Анриетта начала плакать.
Рыдая как ребенок, она упала на колени и спрятала лицо в ногах Мазарини.
— Сколько раз мне сгореть дотла в адском пламени, чтобы стало лучше? Я все скажу. Грешная королева раскаивается у ваших ног, у ног Кардинала, который являет собой представителя бога. Ах, я скажу честно. Эта война было всего лишь отмщением, которое жило в моем сердце. Я упорно думала: если для свершения этой мести необходимо, чтобы я продала душу дьяволу, даже это меня бы не беспокоило. Однако, на самом деле, если попытаться продать душу… внутри ничего не останется. Нет даже раскаяния. Только пустота. Только простирается глубокая-преглубокая дыра.
— …
— Я… была дурой, которая не замечала всех тех вещей. Я даже не замечала, что, забывшись от любви, обрекла на смерть всех воинов из отряда Магической Стражи и ударила по своей подруге ужасающим заклинанием. Я даже не замечала, что продолжаю войну, не ставя под вопрос, нужна она или нет. Я даже не замечала, что намереваюсь использовать силу важных для меня людей для осуществления своей личной мести. И вот, месть свершилась, и я впервые… заметила. Я заметила, что ничего не изменилось, — Принцесса, захлебываясь слезами, бормотала таким голосом, словно она молила простить ее и дать ей наставление. — Пожалуйста, объясните мне. Я… что мне лучше сделать? Исчезнут ли мои грехи, если я, по крайней мере, своими руками перережу себе горло?
Мазарини оттолкнул от себя тело Анриетты. Она подняла на него взгляд напуганного ребенка.
— Только бог может осудить Ваше Величество. Ваше Величество также не вправе судить саму себя. Монаршая власть, предоставленная от бога во имя Основателя, именно таковой и является. Несите же ее. Хоть это бремя и тяжкое, хоть оно и горькое, вы его не отбросите в сторону. Даже если в дальнейшем, полагаю, будут продолжаться ночи, когда невозможно будет уснуть, ни в коем случае не забывайте этого. Ведь все эти люди умерли во имя Вашего Величества и своей Родины.
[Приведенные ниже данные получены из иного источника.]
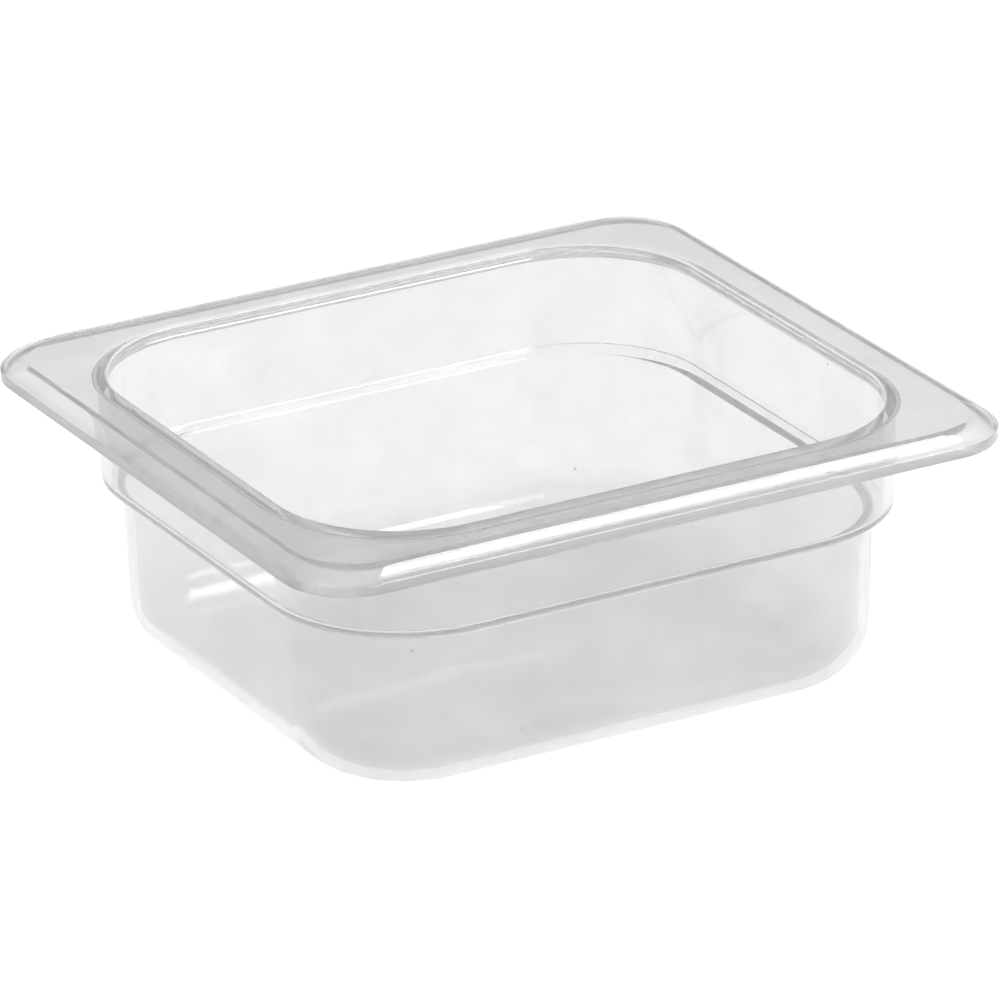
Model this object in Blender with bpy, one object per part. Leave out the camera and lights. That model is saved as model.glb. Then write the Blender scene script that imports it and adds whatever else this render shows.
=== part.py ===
"""A sixth-size gastronorm food pan, 65 mm deep, injection moulded in one piece from clear polycarbonate.

Metres, +Z up. The origin is the middle of the pan's underside, with the longer side along X.
One wall of even thickness is bent along a single section: floor, lower wall, stacking shoulder, upper
wall, flange and turned-down lip. Every station of that section is a rounded rectangle around the pan.
"""

import math

import bmesh
import bpy
from mathutils import Vector

# Overall size over the lip, and the height from the shelf to the top of the flange
LENGTH = 0.176
WIDTH = 0.162
HEIGHT = 0.065

# Wall, and the corner radii in plan that an outline would have out at the lip's edge
WALL = 0.0024
LIP_CORNER = 0.016
WALL_CORNER = 0.044
LEDGE_CORNER = 0.048
FLOOR_CORNER = 0.0445

# Lip: how far it drops below the flange, how far it slopes out, its cut edge and its bend
LIP_DROP = 0.0028
LIP_SLOPE_OUT = 0.0033
LIP_EDGE = 0.0026
LIP_LAND = 0.0006
LIP_BEND = 0.0085
EDGE_ROUND = 0.0004

# Upper wall: insets of its outer face below the flange and above the shoulder
UPPER_INSET = 0.0120
SHOULDER_INSET = 0.0122
MOUTH_ROUND = 0.0010
FLANGE_FILLET = 0.0015

# Stacking shoulder: height of its outer edge and of the ledge inside, their fall, and their roundings
SHOULDER_HEIGHT = 0.0404
LEDGE_HEIGHT = 0.0413
SHOULDER_FALL = 0.0014
SHOULDER_ROUND = 0.0013
SHOULDER_FILLET = 0.0008

# Lower wall: insets of its outer face under the shoulder and where it would meet the floor
LOWER_INSET = 0.0153
FLOOR_INSET = 0.0179
FLOOR_ROUND = 0.013

# Shallow round recess around the moulding gate, in the middle of the underside
GATE_RADIUS = 0.0155
GATE_DEPTH = 0.0004

# How finely the bends are cut: in plan, round a large bend and round a small one
CORNER_STEPS = 8
LARGE_BEND = 0.003
LARGE_STEP = math.radians(15)
SMALL_STEP = math.radians(24)

# Where two faces meet more sharply than this, the shading shows an edge
SHARP_ANGLE = math.radians(30)


def clear_scene():
    for obj in list(bpy.data.objects):
        bpy.data.objects.remove(obj, do_unlink=True)


def clear_polycarbonate():
    """Water-clear, glossy and very slightly grey."""
    material = bpy.data.materials.new("clear_polycarbonate")
    material.use_nodes = True
    shader = material.node_tree.nodes["Principled BSDF"]
    shader.inputs["Base Color"].default_value = (0.93, 0.935, 0.94, 1.0)
    shader.inputs["Roughness"].default_value = 0.06
    shader.inputs["Metallic"].default_value = 0.0
    shader.inputs["IOR"].default_value = 1.585
    shader.inputs["Transmission Weight"].default_value = 1.0
    return material


def outer_corners():
    """Corners of the section from under the floor, up the outside, to the lip's cut edge.

    Each is its inset, its height, the radius of its bend and its corner radius in plan.
    """
    flange_under = HEIGHT - WALL
    edge_low = HEIGHT - LIP_DROP - LIP_EDGE
    slope = LIP_DROP / LIP_SLOPE_OUT
    under_bend = LIP_LAND + (flange_under - edge_low) / slope
    return [
        (FLOOR_INSET, 0.0, FLOOR_ROUND, FLOOR_CORNER),
        (LOWER_INSET, SHOULDER_HEIGHT - SHOULDER_FALL, SHOULDER_FILLET, LEDGE_CORNER),
        (SHOULDER_INSET, SHOULDER_HEIGHT, SHOULDER_ROUND, WALL_CORNER),
        (UPPER_INSET, flange_under, FLANGE_FILLET, WALL_CORNER),
        (under_bend, flange_under, LIP_BEND - WALL, LIP_CORNER),
        (LIP_LAND, edge_low, 0.0, LIP_CORNER),
        (0.0, edge_low, EDGE_ROUND, LIP_CORNER),
        (0.0, HEIGHT - LIP_DROP, EDGE_ROUND, LIP_CORNER),
    ]


def inner_corners():
    """Corners of the section from the top of the lip, over the flange and down the inside to the floor."""
    return [
        (LIP_SLOPE_OUT, HEIGHT, LIP_BEND, LIP_CORNER),
        (UPPER_INSET + WALL, HEIGHT, MOUTH_ROUND, WALL_CORNER),
        (SHOULDER_INSET + WALL, LEDGE_HEIGHT, SHOULDER_FILLET, WALL_CORNER),
        (LOWER_INSET + WALL, LEDGE_HEIGHT - SHOULDER_FALL, SHOULDER_ROUND, LEDGE_CORNER),
        (FLOOR_INSET + WALL, WALL, FLOOR_ROUND - WALL, FLOOR_CORNER),
    ]


def bend(before, corner, after, radius):
    """The points of a round bend of this radius where two straight stretches of the section meet."""
    if radius == 0.0:
        return [corner]
    to_before = (before - corner).normalized()
    to_after = (after - corner).normalized()
    half = to_before.angle(to_after) / 2
    turn = math.pi - 2 * half
    centre = corner + (to_before + to_after).normalized() * (radius / math.sin(half))
    start = corner + to_before * (radius / math.tan(half)) - centre
    way = 1 if to_before.cross(to_after) < 0 else -1
    steps = max(2, math.ceil(turn / (LARGE_STEP if radius > LARGE_BEND else SMALL_STEP)))
    points = []
    for step in range(steps + 1):
        angle = way * turn * step / steps
        cos, sin = math.cos(angle), math.sin(angle)
        points.append(centre + Vector((start.x * cos - start.y * sin, start.x * sin + start.y * cos)))
    return points


def section():
    """Stations of the section as (inset, height, plan corner), from the underside to the floor inside."""
    corners = outer_corners() + inner_corners()
    places = [Vector(corner[:2]) for corner in corners]
    places.insert(0, Vector((FLOOR_CORNER, 0.0)))
    places.append(Vector((FLOOR_CORNER, WALL)))
    stations = []
    for index, corner in enumerate(corners):
        before, place, after = places[index : index + 3]
        for point in bend(before, place, after, corner[2]):
            stations.append((point.x, point.y, corner[3]))
    return stations


def outline(inset, height, plan_corner):
    """Points of the rounded rectangle at this station, anticlockwise from above."""
    radius = plan_corner - inset
    points = []
    for corner in range(4):
        x_side = 1 if corner in (0, 3) else -1
        y_side = 1 if corner in (0, 1) else -1
        centre_x = x_side * (LENGTH / 2 - inset - radius)
        centre_y = y_side * (WIDTH / 2 - inset - radius)
        for step in range(CORNER_STEPS + 1):
            angle = math.pi / 2 * (corner + step / CORNER_STEPS)
            points.append((centre_x + radius * math.cos(angle), centre_y + radius * math.sin(angle), height))
    return points


def gate_circle(height):
    """Points of the gate recess, as many as an outline has and in step with them."""
    count = 4 * (CORNER_STEPS + 1)
    points = []
    for index in range(count):
        angle = 2 * math.pi * (index + 0.5) / count
        points.append((GATE_RADIUS * math.cos(angle), GATE_RADIUS * math.sin(angle), height))
    return points


def first_loop(mesh, points, place):
    """The open loop that the wall is extruded from. Each corner keeps its place around the pan."""
    corners = [mesh.verts.new(point) for point in points]
    for index, corner in enumerate(corners):
        corner[place] = index
    return [mesh.edges.new((corner, corners[index - 1])) for index, corner in enumerate(corners)]


def extrude_to(mesh, loop, points, place):
    """Extrudes the open loop to the next station, and returns the new open loop."""
    grown = bmesh.ops.extrude_edge_only(mesh, edges=loop)["geom"]
    corners = {item for item in grown if isinstance(item, bmesh.types.BMVert)}
    for corner in corners:
        corner.co = points[corner[place]]
    edges = [item for item in grown if isinstance(item, bmesh.types.BMEdge)]
    return [edge for edge in edges if corners.issuperset(edge.verts)]


def build_pan():
    mesh = bmesh.new()
    place = mesh.verts.layers.int.new("place")
    loop = first_loop(mesh, gate_circle(GATE_DEPTH), place)
    bmesh.ops.contextual_create(mesh, geom=loop)
    loop = extrude_to(mesh, loop, gate_circle(0.0), place)
    for inset, height, plan_corner in section():
        loop = extrude_to(mesh, loop, outline(inset, height, plan_corner), place)
    bmesh.ops.contextual_create(mesh, geom=loop)
    bmesh.ops.recalc_face_normals(mesh, faces=mesh.faces)
    mesh.verts.layers.int.remove(place)

    data = bpy.data.meshes.new("pan")
    mesh.to_mesh(data)
    mesh.free()
    data.materials.append(clear_polycarbonate())
    data.shade_smooth()
    data.set_sharp_from_angle(angle=SHARP_ANGLE)
    pan = bpy.data.objects.new("pan", data)
    bpy.context.scene.collection.objects.link(pan)


clear_scene()
build_pan()
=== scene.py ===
import math

import bmesh
import bpy
from mathutils import Matrix, Vector


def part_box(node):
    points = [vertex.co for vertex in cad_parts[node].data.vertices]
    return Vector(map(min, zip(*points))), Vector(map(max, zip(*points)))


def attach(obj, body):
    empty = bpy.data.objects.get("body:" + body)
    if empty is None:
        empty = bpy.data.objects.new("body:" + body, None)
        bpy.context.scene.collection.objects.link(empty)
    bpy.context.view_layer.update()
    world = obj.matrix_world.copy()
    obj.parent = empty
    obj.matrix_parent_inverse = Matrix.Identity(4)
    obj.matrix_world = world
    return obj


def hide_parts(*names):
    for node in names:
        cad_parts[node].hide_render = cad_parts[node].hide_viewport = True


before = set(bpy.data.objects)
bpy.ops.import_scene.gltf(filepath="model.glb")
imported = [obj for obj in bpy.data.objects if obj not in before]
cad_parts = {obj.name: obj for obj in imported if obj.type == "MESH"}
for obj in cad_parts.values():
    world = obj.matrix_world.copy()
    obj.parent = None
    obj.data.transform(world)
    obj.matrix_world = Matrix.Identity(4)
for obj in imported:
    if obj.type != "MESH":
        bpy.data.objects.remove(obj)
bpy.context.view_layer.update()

# Pan -----------------------------------------------------------------------------------------
# A sixth-size food pan, 65 mm deep, injection moulded in one shot from clear polycarbonate. One
# wall runs from the floor up past a stacking shoulder, over a flat flange and down into a lip.
# The mould is polished, so the pan is glass-clear inside and out, and it picks up fine scuffs.

low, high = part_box("pan")
LENGTH = high.x - low.x
WIDTH = high.y - low.y
TOP = high.z
WALL = 0.0024

# Corner radii in plan that the outlines would have out at the lip's edge
LIP_CORNER = 0.016
WALL_CORNER = 0.044
LEDGE_CORNER = 0.048
FLOOR_CORNER = 0.0445
CORNER_CUTS = 28

# Lip: its cut edge, its slope, and the two corners of its underside
LIP_EDGE = 0.0026
LIP_DROP = 0.0028
LIP_SLOPE = 0.0033
LIP_LAND = 0.0006
EDGE_LOW = TOP - LIP_DROP - LIP_EDGE
FLANGE_UNDER = TOP - WALL
UNDER_BEND = LIP_LAND + (FLANGE_UNDER - EDGE_LOW) * LIP_SLOPE / LIP_DROP
FLANGE_MIDDLE = 0.007

# Wall: insets of its outer face from the lip's outline, and the two faces of the sloping shoulder
UPPER_WALL = 0.0120
SHOULDER_OUT = 0.0122
SHOULDER_IN = 0.0153
FLOOR_EDGE = 0.0179
SHOULDER = 0.0404
LEDGE = 0.0413
SHOULDER_FALL = 0.0014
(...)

Ведь даже если кажется, что вы — правитель для декорации, все эти люди умерли во имя этого декоративного монарха. Ни смерти, ни грехи никогда не исчезнут. Скорбь никогда не будет исцелена. Все это навсегда будет терпеливо сидеть здесь и пристально смотреть на Ваше Величество.
Сердце Анриетты, словно камень, похолодело и застыло, оно желало отвергнуть любые вмешательства.
Принцесса ошеломленно уставилась на список имен… и пробормотала:
— Монархом… я так и не стала.
— Не существует монархов, которые бы так не думали.
Мазарини низко поклонился, после чего покинул кабинет.
Оставленная в комнате Анриетта некоторое время сидела тихо. Она была неподвижна.
Когда Луны-Близнецы начали освещать кабинет, явившись с неба в царство ночной тьмы… Принцесса с большим трудом подняла лицо.
Через окно Анриетта… уставилась на лунных сестер.
Слезы высохли и оставили следы у нее на щеках.
— Именно так… совсем ничего нет. Я больше даже слезинки не пролью.
Затем Анриетта позвала пажа и поручила ему привести Суперинтенданта финансов. Прибежавшему впопыхах чиновнику Принцесса объявила:
— Этот кабинет и спальню… нет, все имущество Королевской семьи, которое имеется во Дворце — пожалуйста, распорядитесь им и обменяйте на золото.
— …Что?
— Все. Хорошо? Оставить одежды по минимуму вполне достаточно. Мебель тоже распродать, причем всю. И кровать, и стол, и туалетный столик…
Суперинтендант финансов с лицом, на котором читалось смятение, сказал:
— И кровать? О-однако, где Ваше Величество будет спать?
— Пожалуйста, принесите хотя бы вязанку соломы. Этого будет достаточно.
Чиновник потерял дар речи. Ему еще не приходилось слышать о Королевах, спящих на полу.
— Полученное от распродажи золото, пожалуйста, направьте в качестве соболезнования семьям погибших. Дворяне ли, простолюдины ли — без разницы. Распределите, пожалуйста, всем поровну.